» **Direction**: Reproduce, without any change, the span of lines from the opening of the records below to the line containing "deep_share: float = 0.6", inclusive.

» **Data for this exercise**:
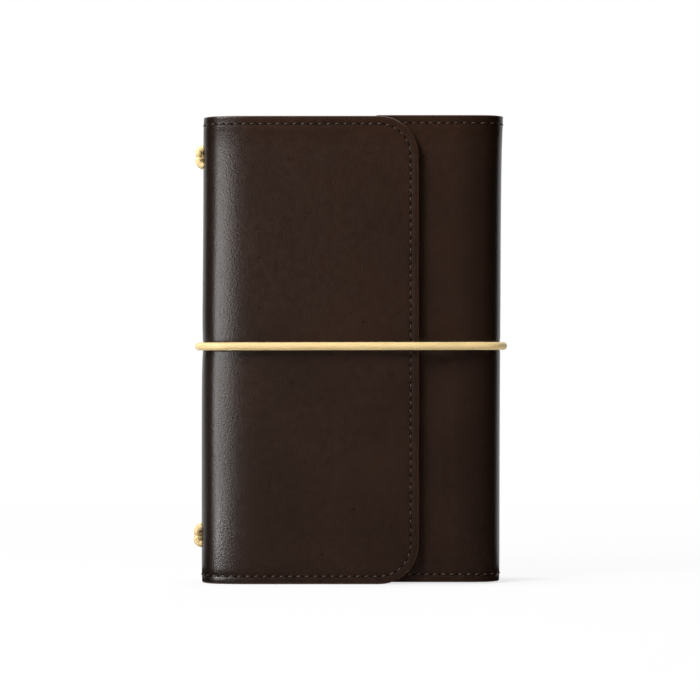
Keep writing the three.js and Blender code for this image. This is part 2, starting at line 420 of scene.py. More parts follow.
@dataclass(frozen=True)
class BraidedElastic:
    """A round elastic with a fine pale gold braided cover. The lay is in millimetres."""

    light: Colour = srgb(243, 215, 156)
    deep: Colour = srgb(227, 190, 122)
    strands: int = 8
    lay: float = 2.4
    strand_height: float = 0.06 * MM
    streak_height: float = 0.08 * MM
    # The strength of the painted shade in the gaps between the strands.
    gap_shade_share: float = 0.35
    deep_share: float = 0.6

    def build(self) -> Material:
        """Builds the elastic's material, on a UV map with turns across and metres along.

        Returns:
            The material.
        """
        shader = Shader("braided_elastic")
        uv = shader.coordinate("UV")
        turns, metres, _ = shader.parts(uv)
        around = shader.maths("MULTIPLY", turns, 2 * math.pi * self.strands)
        along = shader.maths("MULTIPLY", metres, 2 * math.pi * 1000 / self.lay)
        left = shader.maths("SINE", shader.maths("ADD", around, along))
        right = shader.maths("SINE", shader.maths("SUBTRACT", around, along))
        weave = shader.maths("MAXIMUM", left, right)
        streak = shader.noise(shader.scaled(uv, (26, 120, 1)), scale=1.0, detail=3)
        # Painted shade: the gaps between the braid's strands are darkened; the streaks are the braid's own
        # uneven tone.
        strand_gap_shade = shader.maths("MULTIPLY", shader.ramp(weave, 0.9, -0.3), self.gap_shade_share)
        streak_and_gap_shade = shader.maths("ADD", strand_gap_shade, shader.ramp(streak, 0.4, 0.75))
        base = shader.blend(shader.maths("MULTIPLY", streak_and_gap_shade, self.deep_share), self.light, self.deep)
        normal = shader.bump(weave, self.strand_height, strength=0.5)
        normal = shader.bump(streak, self.streak_height, strength=0.4, under=normal)
        return shader.finish(
            Base_Color=base, Roughness=0.5, Normal=normal, Sheen_Weight=0.15, Specular_IOR_Level=0.4
        )


@dataclass(frozen=True)
class FibreCard:
    """Uncoated card with short fibres."""

    light: Colour = srgb(196, 164, 122)
    dark: Colour = srgb(164, 130, 92)
    fleck: Colour = srgb(120, 90, 62)
    fleck_share: float = 0.5
    fibre_height: float = 0.04 * MM

    def build(self) -> Material:
        """Builds the card's material.

        Returns:
            The material.
        """
        shader = Shader("fibre_card")
        place = shader.millimetres("Object")
        fibres = shader.noise(shader.scaled(place, (0.6, 2.0, 2.0)), scale=1.3, detail=5)
        specks = shader.noise(place, scale=2.4, detail=2)
        base = shader.tone(fibres, (0.35, 0.68), self.light, self.dark)
        flecks = shader.maths("MULTIPLY", shader.ramp(specks, 0.66, 0.74), self.fleck_share)
        base = shader.blend(flecks, base, self.fleck)
        normal = shader.bump(fibres, self.fibre_height, strength=0.4)
        return shader.finish(Base_Color=base, Roughness=0.85, Normal=normal, Specular_IOR_Level=0.25)


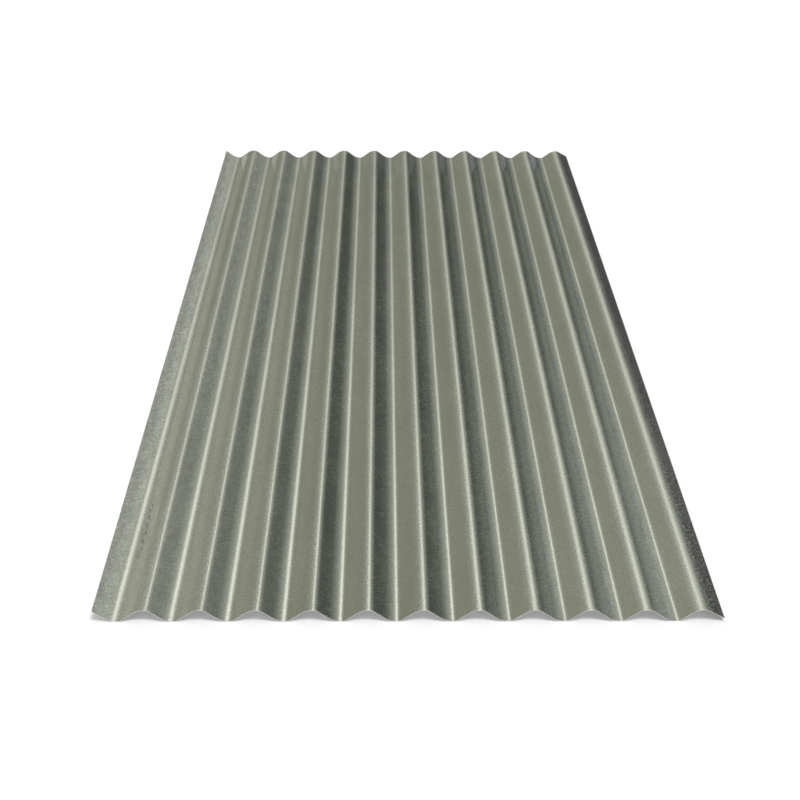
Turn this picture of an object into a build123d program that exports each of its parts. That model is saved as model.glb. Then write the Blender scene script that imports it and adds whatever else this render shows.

» **Response to the task**:
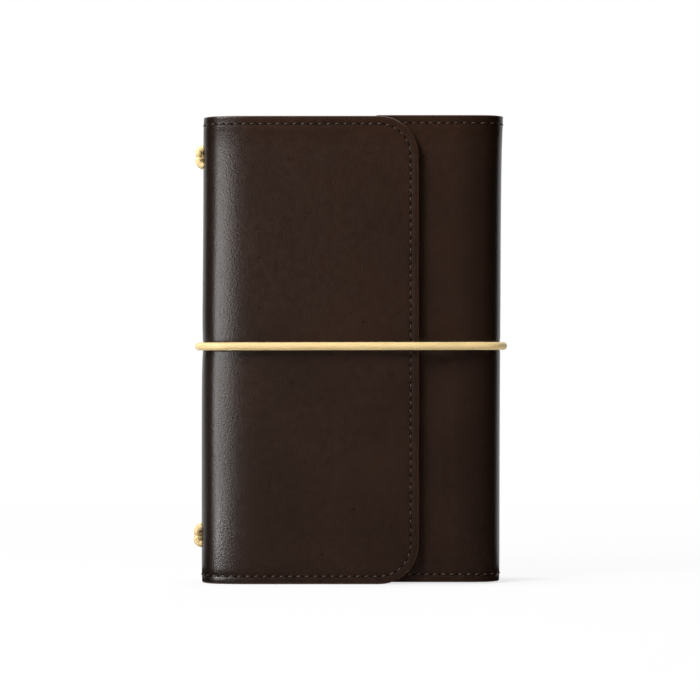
Keep writing the three.js and Blender code for this image. This is part 2, starting at line 420 of scene.py. More parts follow.
@dataclass(frozen=True)
class BraidedElastic:
    """A round elastic with a fine pale gold braided cover. The lay is in millimetres."""

    light: Colour = srgb(243, 215, 156)
    deep: Colour = srgb(227, 190, 122)
    strands: int = 8
    lay: float = 2.4
    strand_height: float = 0.06 * MM
    streak_height: float = 0.08 * MM
    # The strength of the painted shade in the gaps between the strands.
    gap_shade_share: float = 0.35
    deep_share: float = 0.6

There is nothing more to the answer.